Casting is another area cited by most negative Terminator Genisys reviews as a problem for the picture. Not Schwarzenegger, who actually got good reviews, but too much of the rest of the ensemble.
Who knew that a remake of Jurassic Park would turn into the third biggest box office hit of all time?
With the possible exception of Matt Smith, who's barely in the current picture, there's no one in the non-Arnold Terminator cast who is as strong as any of Cruise's compatriots and adversaries in Mission: Impossible - Rogue Nation. Fortunately, Smith is likely to have a much bigger part in future Terminators.
Longtime readers know I love the offbeat British scifi series Doctor Who and that I think Smith was one of the very finest Doctors. It was good to see him cast in the new Terminator, especially since the character he plays is so wildly different from the persistently benevolent protector of humanity that is the Doctor.
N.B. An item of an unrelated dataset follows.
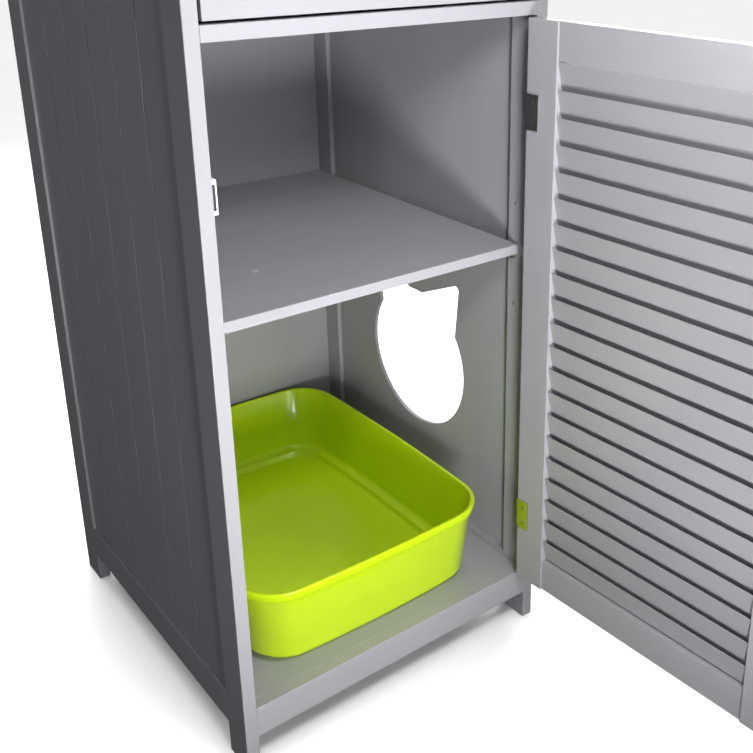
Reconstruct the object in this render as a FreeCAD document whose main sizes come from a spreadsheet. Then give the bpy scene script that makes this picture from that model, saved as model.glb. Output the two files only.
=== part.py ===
"""Cat litter box cabinet: a painted MDF cupboard with a louvre door, a drawer, a shelf and a litter pan.

Every piece is drawn in the cabinet's corner frame: x runs right from the outer face of the left side
frame, y runs back from the front face, z runs up from the floor. Its placement then carries it to the
part's own frame, whose origin is the middle of the left front foot's underside. The door is drawn shut
and its placement turns it open about the hinge pins.
"""
import FreeCAD, Part
import Sketcher
import math
import os
import re

# Driving sizes, in millimetres and degrees.
SIZES = {
    # the cabinet as a whole
    "cab_width": 420.0,         # across the two side frames
    "cab_depth": 480.0,         # front face to the back of the rear stiles
    "cab_height": 950.0,        # floor to the top of the top board
    "edge_ease": 0.8,           # small round on every painted board edge
    # side frames
    "frame_board": 15.0,        # thickness of stiles and rails
    "stile_width": 42.0,
    "side_rail": 42.0,          # height of the side frames' rails
    "foot_height": 40.0,        # the stiles run down past the lowest rail
    "panel_board": 5.0,
    "panel_recess": 6.5,        # panel behind the stiles' inner faces
    "panel_tongue": 5.0,        # panel edge inside its groove
    "groove_slack": 0.2,        # groove wider than the board in it
    "bead_pitch": 66.0,         # V grooves down the panels' outer faces
    "bead_side": 2.0,           # side of the square cutter that stands on its corner
    # boards
    "front_rail": 37.5,         # height of the rail under the door
    "front_rail_board": 15.0,
    "floor_board": 15.0,
    "divider_board": 15.0,
    "drawer_bay": 130.0,        # between the divider and the top board
    "top_board": 15.0,
    "top_overhang": 10.0,
    "top_ease": 3.0,
    "back_board": 4.0,
    "back_inset": 5.0,          # back board in from the stiles' rear faces
    "back_tongue": 6.0,
    "shelf_board": 12.0,
    "shelf_low": 510.0,         # underside of the shelf
    "shelf_front": 23.0,        # shelf edge behind the front face
    "shelf_slack": 0.5,         # shelf to stile, each side
    "cap_x": 117.7,             # cover cap on the shelf
    "cap_y": 132.5,
    "cap_radius": 4.2,
    "cap_board": 0.8,
    "cap_stem": 2.4,
    "cap_depth": 7.0,
    # shelf pins
    "peg_radius": 2.5,
    "peg_depth": 9.0,           # peg inside the stile
    "peg_slack": 0.05,
    "peg_front": 31.0,
    "peg_rear": 33.5,           # in from the rear faces
    "peg_drop": 2.6,            # peg centre below the shelf
    "peg_pitch": 64.0,          # spare holes above and below
    "spade_reach": 9.0,
    "spade_width": 9.0,
    "spade_board": 4.5,
    # dowels
    "dowel_radius": 4.0,
    "dowel_short": 9.0,         # length in the board that it meets face on
    "dowel_long": 20.0,         # length in the board that it meets end on
    "dowel_slack": 0.05,
    "dowel_end": 110.0,         # floor dowels in from the front and the rear
    # entrance cut in the right panel
    "head_up": 219.5,           # middle of the face above the floor board
    "head_wide": 105.0,         # half the face's width
    "head_tall": 100.0,         # half the face's height
    "ear_tip_out": 95.5,        # ear tip from the face's middle
    "ear_tip_up": 134.5,
    "ear_base_out": 86.0,
    "ear_base_up": 55.0,
    "ear_root_out": 14.0,
    "ear_root_up": 99.5,
    "ear_heart_out": 45.0,      # inner corner, inside the face's outline
    "ear_heart_up": 40.0,
    "ear_round": 6.0,
    # drawer
    "drawer_gap": 3.0,          # round the drawer front
    "drawer_front": 15.0,
    "drawer_side_gap": 9.0,     # side frame to drawer side
    "drawer_side": 12.0,
    "drawer_length": 400.0,     # of the sides, behind the front
    "drawer_lift": 10.0,        # box above the front's lower edge
    "drawer_drop": 24.0,        # box below the front's upper edge
    "drawer_floor": 4.0,
    "drawer_floor_up": 8.0,     # floor above the sides' lower edge
    "drawer_floor_tongue": 5.0,
    "runner_high": 14.0,
    "runner_into": 5.5,         # strip inside the drawer side's groove
    "runner_groove": 6.0,
    "runner_slack": 0.3,        # above and below the strip
    "runner_front": 18.0,
    "runner_rear": 18.0,
    # door
    "door_gap": 1.5,
    "door_board": 15.0,
    "door_stile": 44.0,
    "door_rail": 42.0,
    "door_rail_board": 12.5,    # the rails lie back from the stiles' inner faces
    "door_open": 92.5,          # as stored and as photographed
    "slat_count": 21.0,
    "slat_inset": 2.0,          # slats' inner edges behind the stiles' inner faces
    "slat_face": 27.0,          # the slats' inner faces, from edge to edge
    "slat_tilt": 13.0,          # faces from upright, high inside
    "slat_bevel": 15.5,         # sloping edges
    "slat_bevel_tilt": 20.0,    # sloping edges from upright
    "slat_flat": 1.1,           # blunt tips
    "slat_gap": 0.3,            # top slat below the top rail
    "slat_rebate": 7.0,         # step in the bottom rail, behind its outer face
    # hinges
    "hinge_foot": 95.0,         # lower hinge above the door's lower edge
    "hinge_drop": 101.0,        # upper hinge below the door's upper edge
    "leaf_high": 40.0,
    "leaf_board": 1.2,
    "leaf_wide": 18.5,          # on the door's inner face
    "leaf_frame": 14.0,         # back edge of the leaf on the stile
    "leaf_start": 0.3,          # leaves start behind the front face
    "knuckle_radius": 2.0,
    "knuckle_half": 7.0,        # half the door's knuckle
    "knuckle_gap": 0.2,
    "pin_radius": 1.0,
    "pin_slack": 0.05,
    "pin_inset": 0.2,           # pin centre in from the stile's inner face
    "pin_front": 2.0,           # pin centre before the front face
    "pin_head": 1.7,
    "pin_head_high": 1.0,
    "hinge_screw_gap": 11.2,    # screws above and below the hinge's middle
    "hinge_screw_in": 10.7,     # door screws in from the door's edge
    "screw_head": 3.0,
    "screw_shank": 1.5,
    "screw_long": 11.0,
    "screw_slack": 0.05,
    # magnetic catch
    "catch_drop": 140.0,        # catch below the door's upper edge
    "catch_high": 34.0,
    "catch_wide": 12.0,
    "catch_deep": 15.0,
    "catch_gap": 0.3,           # magnet to strike plate, door shut
    "magnet_proud": 0.3,
    "magnet_wide": 7.0,
    "magnet_high": 25.0,
    "magnet_deep": 8.0,
    "magnet_in": 3.0,           # magnet in from the stile
    "ear_board": 2.5,
    "ear_deep": 10.0,
    "ear_high": 24.0,
    "ear_screw_gap": 6.5,
    "ear_screw_long": 8.0,
    "strike_wide": 20.0,
    "strike_high": 33.0,
    "strike_in": 1.5,           # plate in from the door's free edge
    "strike_board": 1.2,
    # knobs
    "knob_radius": 14.0,
    "knob_head": 9.0,
    "knob_round": 3.4,
    "knob_neck": 5.0,
    "knob_base": 8.0,
    "knob_base_high": 2.0,
    "knob_reach": 24.0,
    "knob_drop": 188.5,         # door knob below the door's upper edge
    "bolt_radius": 2.0,
    "bolt_head": 4.0,
    "bolt_head_high": 2.2,
    "bolt_depth": 12.0,         # inside the knob
    # litter pan
    "pan_front_gap": 18.0,      # rim behind the front face
    "pan_rear_gap": 3.0,        # rim to back board
    "pan_left_gap": 17.0,       # rim to the left stiles
    "pan_right_gap": 33.0,
    "pan_height": 107.0,
    "pan_corner": 52.0,         # rim corner radius
    "pan_bow": 6.0,             # how far each side swells
    "pan_wall": 2.5,
    "pan_taper": 10.0,          # wall foot in from the wall under the rim
    "pan_lip": 3.5,             # rim out from the wall
    "pan_lip_high": 11.0,
    "pan_lip_board": 2.2,
    "pan_bend": 5.0,            # round between wall and base ring
    "pan_step": 4.0,            # base ring's lower edge in from the bend
    "pan_ring": 8.0,            # base ring height
    "pan_draft": 1.2,           # skirt's lower edge in from its widest line
    "pan_brow": 2.4,            # flat top of the rim in from its widest line
    "pan_seat": 0.1,            # pan above the floor board
}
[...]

The one thing Smith's Doctor Who and Terminator characters have in common is their intelligence.
Which is a roundabout way of saving that, now that Schwarzenegger has gotten this vehicle to clear the trees at the end of the runway, the next picture in the series may be much more popular and critically successful in North America, not to mention more interesting.
It's also a good sign for what may be the revival of another classic Schwarzenegger character, the special forces major in Predator. Old Arnold friend Shane Black, writer-director of the very clever mega-hit Iron Man 3 and creator of the Lethal Weapon franchise, is relighting Predator, which has limped through several Arnold-free iterations since the 1987 classic. That film also co-starred Black himself as a member of the ill-fated special ops team.
Perhaps it can be Schwarzenegger's version of In Harm's Way, the John Wayne World War II Navy epic of 50 years ago in which the veteran superstar, as the original version of "The Rock," Admiral Rockwell Torrey, dominates the action-packed proceedings and a very powerful cast of co-stars without ever firing a shot or throwing a punch. Not unlike, say, a Governor of California.